Authorities, who often work to sabotage united action among Christians, tried urgently to find ways to talk the leaders out of going ahead, promising future concessions if they would cancel the event. Organizers stood firm. Ultimately they told the deputy mayor that refusal to grant permission at that point would have far-ranging, negative ramifications in Vietnam as well as internationally.

Finally, at the close of business on Dec. 9, just 48 hours before the scheduled event, officials granted permission that required clearance all the way to Hanoi. But the permission was only for 3,000 people, and many more had been invited.

Organizers had less than two days to turn a vacant field into something that would accommodate a stadium-size crowd. They had to bring in ample electricity, construct a giant stage, rent 20,000 chairs, and set up the sound and lighting. The extremely short time frame caused contractors to double the prices they would have charged with ample time.

Organizers also rented hundreds of busses to bring Christians and their non-Christian friends from provinces near the city. Thousands of students sacrificed classes to help with last-minute preparations and to join the celebration.

Just after noon on Friday (Dec. 11), word came that police had stopped busses carrying 300 Steing minority people from the west to the event scheduled for that day. Organizers, fearing all busses would be stopped, put out an emergency worldwide prayer request.

Christian sources said that authorities either did not or could not stop busses from other directions, and that by evening the venue became the biggest “bus station” in all of Vietnam. By 6 p.m. the venue was full to capacity, and at least 2,000 had to be turned away.

Christians described the event, entitled, “With Our Whole Hearts,” in superlative terms.
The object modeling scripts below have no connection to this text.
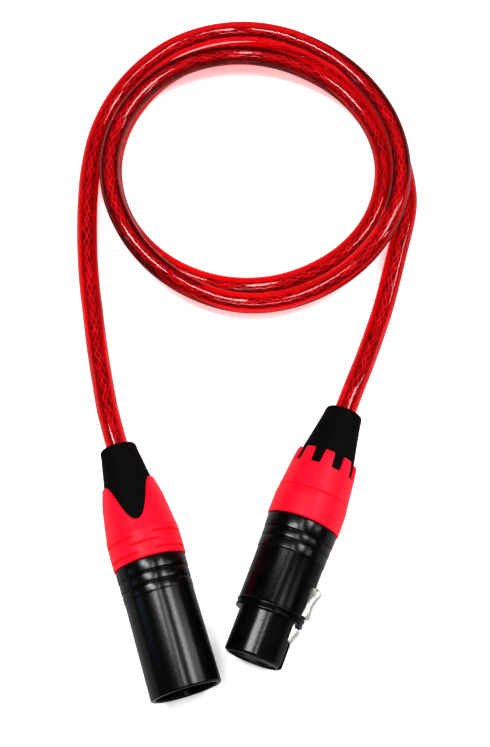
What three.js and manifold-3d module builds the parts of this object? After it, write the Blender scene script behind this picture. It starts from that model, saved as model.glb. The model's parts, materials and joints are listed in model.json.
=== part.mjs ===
// A short microphone cable laid in an open coil: a clear red jacketed cable with a three-pin
// male connector on one end and a three-hole female connector with a push latch on the other.
//
// Frame: millimetres, +Z up, floor at z = 0. The origin is on the floor under the middle of the
// two connectors. The coil lies on the +Y side of them.
//
// Each connector is built in its own group. Its local Y axis is the connector's axis, running
// from the mating end (y = 0) towards the cable, and its local Z is up. Angles around that axis
// are measured from up towards local +X.

import * as THREE from 'three';
import { mergeVertices } from 'three/addons/utils/BufferGeometryUtils.js';
import Module from 'manifold-3d';

const wasm = await Module();
wasm.setup();

// ---------------------------------------------------------------- driving dimensions

const GAP = 0.3; // clearance between neighbouring pieces
const ROUND = 40; // facets around the housings
const SMALL_ROUND = 16; // facets around pins, sockets and wires

const CABLE_RADIUS = 3.05;
const CABLE_SIDES = 10;
const AXIS_HEIGHT = 10.15; // height of both connectors' axes: they lie on their collars

const MALE_MOUTH = [-11.2, -38.1]; // centre of the open mouth
const MALE_HEADING = 16.9; // degrees from +Y towards -X
const MALE_LENGTH = 69.4;

const FEMALE_TIP = [5.5, -30.9]; // the axis, just in front of the nose
const FEMALE_HEADING = -20.8;
const FEMALE_LENGTH = 74.4;

const MOUTH_RADIUS = 8.2; // bore of the male shell, which takes a 15.9 mm nose
const NOSE_RADIUS = 7.93;
const NOSE_FRONT = 1.2;
const NOSE_SHOULDER = 13.3;
const CONTACT_CIRCLE = 4.0; // radius of the circle that the three contacts stand on
const PIN_RADIUS = 1.2;
const SOCKET_BORE = 1.25;
const CUP_RADIUS = 1.5;
const CUP_BORE = 1.0;
const CONTACT_ANGLES = [60, -60, 180]; // contacts 1, 2 and 3, measured from the key

const MALE_KEY_ANGLE = 90;
const FEMALE_KEY_ANGLE = 80; // the latch and keyway stand 10 degrees above the horizontal

const NECK_RADIUS = 8.0; // the shells' rear necks, which the collars screw onto
const COLLAR_WALL = 1.5;
const CUTTER_RADIUS = 14; // cutting solids reach past every connector's outside
const BOOT_BORE = CABLE_RADIUS + GAP;
const CHUCK_FRONT_RADIUS = 5.9;
const CHUCK_REAR_RADIUS = 4.6;
const CHUCK_LENGTH = 12.6;

const COIL_CENTRE = [4.3, 121.5];
const COIL_OUTER = 50.6;
const COIL_INNER = 36.5;
const COIL_HEIGHT = 13.2;

// The cable's centreline from each boot to the coil, chosen by hand.
const MALE_LEG = [
  [-31.4, 28.3, 10.15], [-33.0, 33.7, 10.15], [-34.6, 39.4, 9.8], [-36.0, 45.7, 8.4],
  [-37.4, 52.4, 6.4], [-38.8, 59.5, 4.6], [-40.0, 66.6, 3.6], [-41.0, 73.2, 3.15],
  [-42.0, 79.7, 3.1], [-42.8, 86.3, 3.1], [-43.4, 93.0, 3.1], [-43.6, 96.2, 3.1],
];
const FEMALE_LEG = [
  [31.9, 38.7, 10.15], [33.6, 43.1, 10.15], [35.5, 47.9, 9.8], [37.6, 53.2, 8.6],
  [39.8, 59.2, 6.5], [42.0, 65.5, 4.7], [44.1, 71.6, 3.6], [45.9, 77.6, 3.15],
  [47.6, 83.9, 3.1], [49.3, 90.4, 3.1], [49.8, 92.3, 3.1],
];

// ---------------------------------------------------------------- materials

function finish(colour, roughness, metalness) {
  return new THREE.MeshStandardMaterial({ color: colour, roughness, metalness });
}

const redJacket = finish(0xc8101c, 0.15, 0.0);
const redPlastic = finish(0xf6283a, 0.45, 0.0);
const blackShell = finish(0x141413, 0.3, 0.6);
const blackRubber = finish(0x1b1b19, 0.75, 0.0);
const blackPlastic = finish(0x1a1a1a, 0.5, 0.0);
const whitePlastic = finish(0xe6e3da, 0.5, 0.0);
const chrome = finish(0xd8d8d4, 0.15, 1.0);
const silver = finish(0xc9c9c5, 0.25, 1.0);
const steel = finish(0x9a9a98, 0.35, 1.0);
const redWire = finish(0xb01818, 0.5, 0.0);
const whiteWire = finish(0xe8e8e2, 0.5, 0.0);
const copper = finish(0xb87333, 0.35, 1.0);

// ---------------------------------------------------------------- solids and booleans

// A solid turned around the local Y axis. Each point is [radius, y], in the order that goes up
// the outside and down the inside.
function turned(points, facets = ROUND) {
  const profile = points.map(([radius, y]) => new THREE.Vector2(radius, y));
  return new THREE.LatheGeometry(profile, facets);
}

// A ring or tube: the outside upwards, then the inside downwards, closed on its first point.
function turnedRing(outside, inside, facets = ROUND) {
  return turned([...outside, ...inside, outside[0]], facets);
}

function toSolid(geometry) {
  const bare = geometry.index ? geometry.toNonIndexed() : geometry.clone();
  bare.deleteAttribute('normal');
  bare.deleteAttribute('uv');
  const merged = mergeVertices(bare, 1e-4);
  return new wasm.Manifold(new wasm.Mesh({
    numProp: 3,
    vertProperties: new Float32Array(merged.attributes.position.array),
    triVerts: new Uint32Array(merged.index.array),
  }));
}

function toGeometry(solid) {
  const mesh = solid.getMesh();
  const geometry = new THREE.BufferGeometry();
  geometry.setAttribute('position', new THREE.BufferAttribute(new Float32Array(mesh.vertProperties), 3));
  geometry.setIndex(new THREE.BufferAttribute(new Uint32Array(mesh.triVerts), 1));
  return geometry;
}

function cut(solid, tools) {
  return tools.reduce((result, tool) => result.subtract(toSolid(tool)), solid);
}

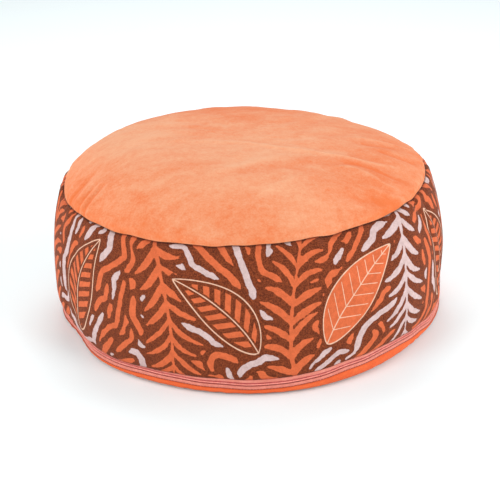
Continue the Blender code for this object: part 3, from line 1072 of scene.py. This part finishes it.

For house churches, large gatherings are both very rare and very special, and for many this was their first glimpse of the strength of Vietnam’s growing Christian movement. Thousands of Christians joined a choir of more 1,000 singers in loud and joyful praise.

Sources said that the main speaker, the Rev. Duong Thanh Lam, head of the Assemblies of God house churches “preached with anointing” and people responding to his gospel invitation poured to the front of the stage “like a waterfall.” With space in front of the stage insufficient, the sources said, many others in their seats also indicated their desire to receive Christ.

Organizers along with many participants were overwhelmed with emotion and gratitude as the event closed. People spontaneously hugged each other and cried, “Lord, bring revival to all of Vietnam!” Other comments included, “Beyond our fondest imagination,” and, “Nothing could stop the hand of the Lord.”

The event raised more than 60 million dong (US$3,280) for a charity helping needy children. People were quite surprised to read a positive article on the event in the state-controlled press, which often vilifies Christians.

House churches in the north were hopeful that they could hold a similar event. Organizers in Hanoi have heard encouraging reports that they will get permission to use the national My Dinh sports stadium for a Christmas celebration, though they do not have it in hand. Sources said they have sent out invitations across a broad area to an event scheduled for Dec. 20.

Friday’s event also made history in that it was streamed live on the Vietnamese website www.hoithanh.com and viewed by thousands more in Vietnam and by Vietnamese people around the world.